Monday, October 13, 2008

Past Time To Close GM and/or Ford, Chrysler

The current financial markets panic has hit America's two remaining publicly-held auto makers hard.

Seen nearby are Yahoo-sourced price charts for Ford, GM and the S&P500 Index. The first chart covers 1977-present, while the second chart displays the last three months' performances.

My first predictions of a major sale/failure in the automobile sector were in this post and this post, exactly three years ago this month.

In the first post, I wrote,

"Judging from where GM and Ford appear to be putting much of their energies these days, I’d say we’re going to be shy at least one major US-based car manufacturer before the decade is out. It may involve a merger among onshore rivals, if Congress is afraid to let so many UAW workers lose their jobs at once through a total financial failure of GM or Ford. But I'm willing to bet there will be one less automotive CEO in Detroit when 2010 dawns."

I took credit for calling the Chrysler private equity acquisition with that post.

In the second post, I wrote,

"Lest you think that Lee Iacocca’s Chrysler experience demonstrates that a Big 3 automaker can save itself, let me remind you that it ultimately was acquired by Daimler-Benz. Iacocca didn’t save Chrysler, he merely delayed its day of reckoning by a decade or so.

I continue to believe that GM cannot save itself because its current leaders, beginning with Rick Waggoner, are products of the existing culture of 40+ years. It is not capable of creating lasting, profitable change for the long term, within two years, in how it designs, builds and markets vehicles. It may be acquired, or “merge,” to avoid an actual bankruptcy. But I still maintain that it will not be independent within two to three years from now."

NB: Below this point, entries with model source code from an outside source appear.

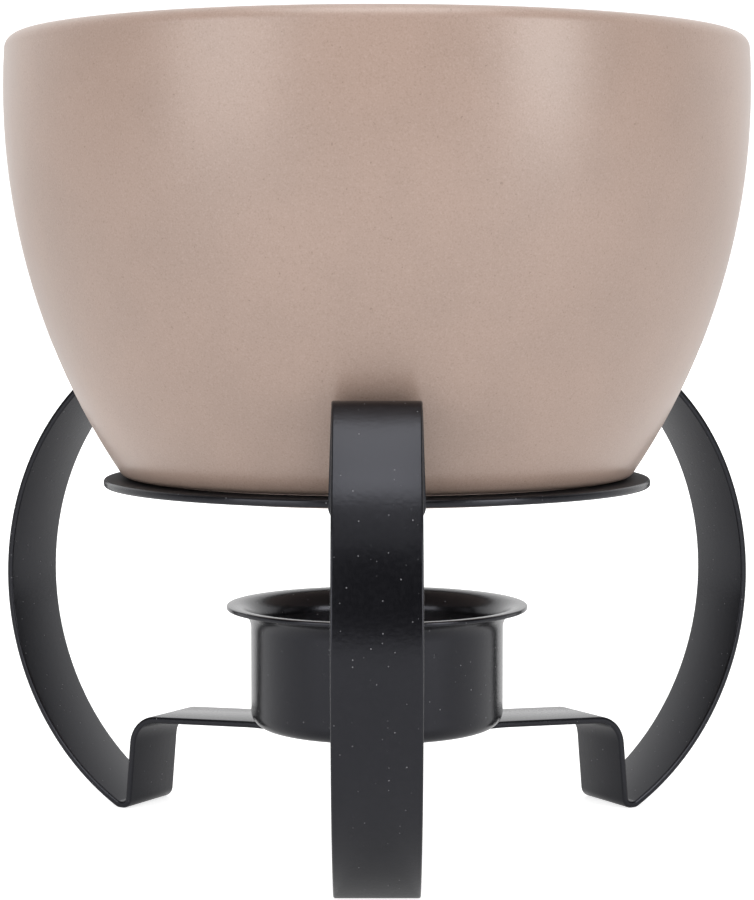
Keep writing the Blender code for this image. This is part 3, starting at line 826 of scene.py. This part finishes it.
def make_cotton():
    """Waxed cotton, off-white with darker and lighter fibres."""
    cotton = Finish("waxed_cotton")
    fibres = cotton.noise(0.00018, 3.0)
    tone = cotton.mixed(fibres, COTTON_DARK, COTTON_PALE)
    return cotton.feed(
        Base_Color=tone, Roughness=fibres * 0.2 + 0.65, Normal=cotton.bump(fibres, 0.00006)
    )


def strand_side(p):
    """Which of a strand's sides a vertex of the ring is on, or None at the ring's middle."""
    if math.hypot(p.x, p.y - SET_AXIS_Y) < WICK_RADIUS / 2:
        return None
    return round(math.atan2(p.y - SET_AXIS_Y, p.x) / math.tau * WICK_SIDES) % STRAND_SIDES


def twist_wick():
    """A three-lobed ring of vertices, extruded upwards and turned a little at every step."""
    bpy.ops.object.select_all(action="DESELECT")
    bpy.ops.mesh.primitive_circle_add(
        vertices=WICK_SIDES,
        radius=WICK_RADIUS,
        location=(0, SET_AXIS_Y, WICK_BOTTOM_Z),
        fill_type="TRIFAN",
    )
    wick = bpy.context.object
    wick.name = "tealight_wick_twisted"
    bpy.ops.object.mode_set(mode="EDIT")
    for side, pinch in ((0, VALLEY_PINCH), (1, SLOPE_PINCH), (STRAND_SIDES - 1, SLOPE_PINCH)):
        pick(lambda p: strand_side(p) == side)
        bpy.ops.transform.resize(value=(pinch, pinch, 1), center_override=(0, SET_AXIS_Y, 0))
    bpy.ops.mesh.select_all(action="SELECT")
    rise = (WICK_TOP_Z - WICK_BOTTOM_Z) / WICK_STEPS
    free_from = WAX_TOP_Z - WICK_BOTTOM_Z
    lean = 0.0
    for step in range(1, WICK_STEPS + 1):
        free = max(0.0, (step * rise - free_from) / (WICK_TOP_Z - WAX_TOP_Z))
        shift = WICK_NOD * free**2 - lean
        lean += shift
        bpy.ops.mesh.extrude_region_move(TRANSFORM_OT_translate={"value": (0, shift, rise)})
        here = (0, SET_AXIS_Y + lean, WICK_BOTTOM_Z + step * rise)
        bpy.ops.transform.rotate(value=WICK_TWIST, orient_axis="Z", center_override=here)
    bpy.ops.mesh.select_all(action="SELECT")
    bpy.ops.mesh.normals_make_consistent(inside=False)
    return wick


wick = twist_wick()
finish_piece(wick, make_cotton(), "tealight", "tealight_wick", smooth_to=50)
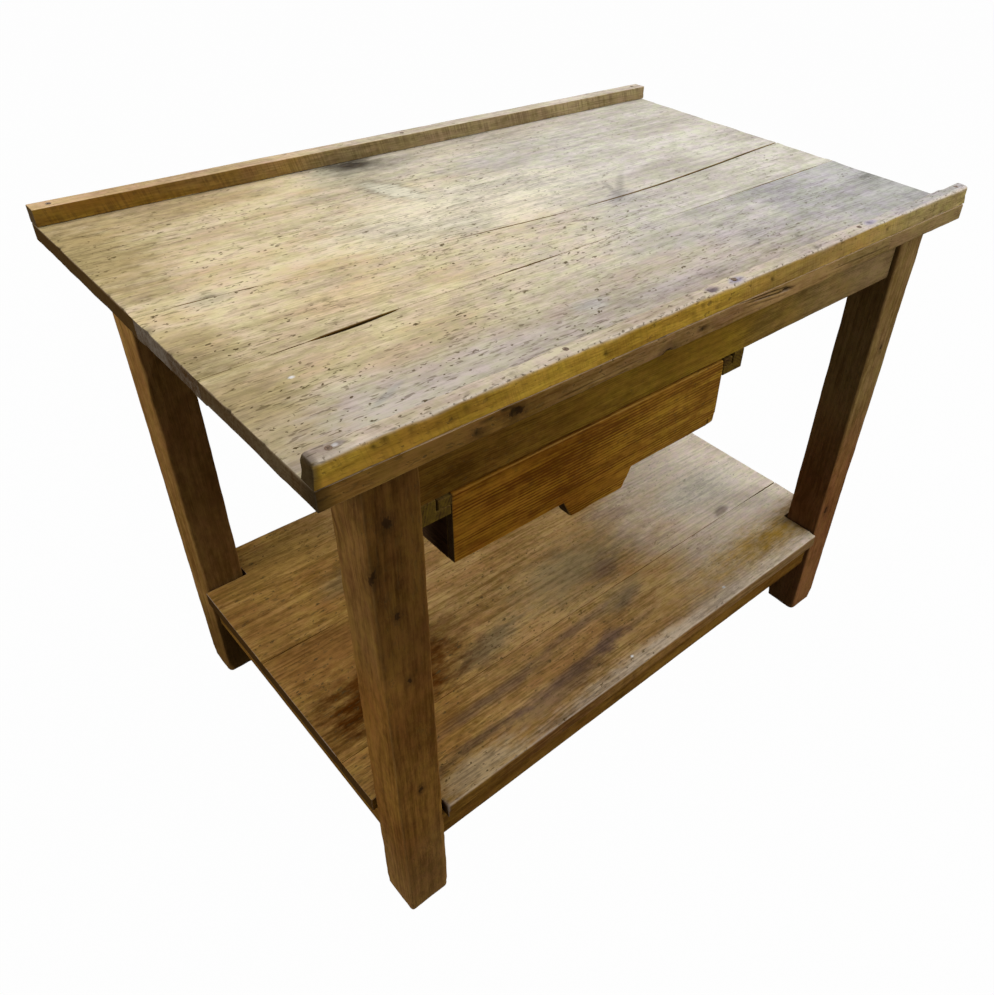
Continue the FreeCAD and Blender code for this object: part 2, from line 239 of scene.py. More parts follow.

This time, however, with the Wall Street Journal and CNBC reporting on hush-hush merger talks between GM and Ford, then Chrysler, my fuller vision is quite likely to be realized.

As the accompanying chart of some 30 years of performance illustrates, Ford and GM, the only two US car makers for which we have uninterrupted equity price series, both began a long, slow slide around 1999.

With this financial crisis nearly cutting off all auto purchase financing, it's quite likely curtains for at least one of these firms. Over the period, GM has actually lost net value, while Ford has managed maybe a doubling of share price, unadjusted for considerable inflation. The S&P has returned in excess of 1000%.

S&P has put both companies on credit watch, suggesting they are in danger of bankruptcy. Since they are consuming $1B in cash per month, and financing of even good credits is expensive and more difficult now than only a few months ago, investors should understandably wonder if both Ford and GM can survive as independent, solvent firms.

In a discussion with a friend and former senior executive of AT&T and other firms, as well as a former board member of at least one large technology firm, we agreed that both companies probably cannot, and should not, survive.

We both saw the horrific excess capacity in the sector. When I suggested that what should occur is that the profitable, growing models in both companies' product lines should be sold to healthier auto firms, and the remainder of the companies liquidated, he concurred.

We both felt that economic aid should be given to displaced workers, but not the companies themselves.

Let's face it. For at least three years, all three firms- GM, Ford and the once-independent Chrysler- have been living on borrowed time.

How much better for their shareholders would it have been for each of them to pursue a sale of profitable operations, and the closure of ailing ones, at least three years ago?

As it is, Ford and GM have lost half their value since June. How much more would investors have been spared if reality were to have been faced much earlier?

At what point is a board at least civilly liable for continuing to operate a publicly-held company that simply has no reasonable hope of consistently-profitable operations in the future? Especially when it was so obvious that the sector had- and has- excess capacity, and that Ford and GM were the high-cost producers with the worst designs of the lot?

It's high time that the salvageable parts of Ford and GM were sold to an auto company which can afford to run them, while the rest of the operations are closed while there is a small amount of shareholder value remaining. Or, if none is, they won't be so large a drain on American taxpayers and the firms' creditors.